October 5th, 2006     by Kat Siddle     Comments

A lot of us feel pretty depressed and maybe even a little threatened right now, so here’s something to soothe you just a little, maybe:

NPR.org has posted the audio from a wonderful, 80-minute concert by Regina Spektor, performing at Washington DCs 9:30 Club. Ive become increasingly fond of Spektors most recent albums, 2004s Soviet Kitsch and 2006s Begin to Hope, but even so, this concert surprised me.
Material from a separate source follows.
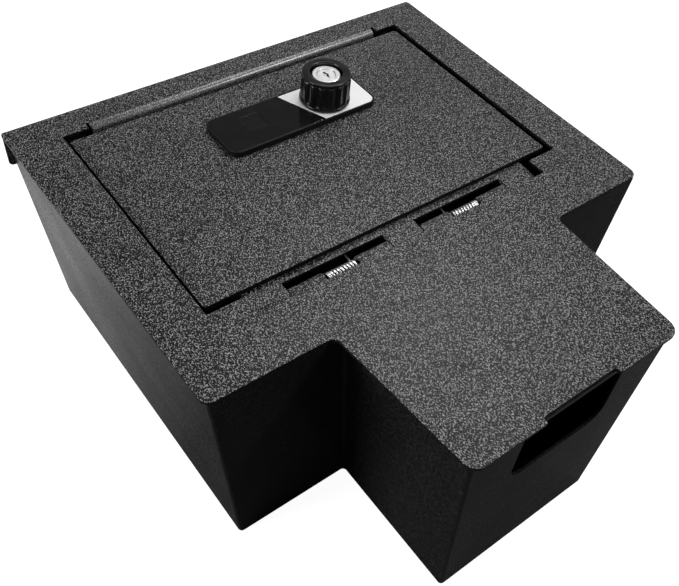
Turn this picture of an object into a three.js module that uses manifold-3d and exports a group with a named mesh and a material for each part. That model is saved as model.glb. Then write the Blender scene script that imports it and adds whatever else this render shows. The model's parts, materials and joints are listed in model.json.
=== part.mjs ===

She starts out with a handful of tracks that I didnt recognize (perhaps from her earlier, self-released albums?) and really hits her stride after abot 33 minutes with a heart-stopping redition of Apres Moi that features some lovely Russian-language singing. If youre just looking for an introduction to Spektor, fast-forward to the encore, where she lays down favourite after favourite, much to the audiences delight. Her vocals are perhaps even better live than on record. I often get the sense that singing is some kind of serious play for Spektor: she blows through her anti-folk with an exuberance and child-like (and most unladylike) love of vocal noises that set her apart in that melodic sea of female singer-songwriters.

But I think my real favourite thing about this show is the high-pitched screaming before Spektor walks on stage. You can totally tell that the audience is like 98% girls.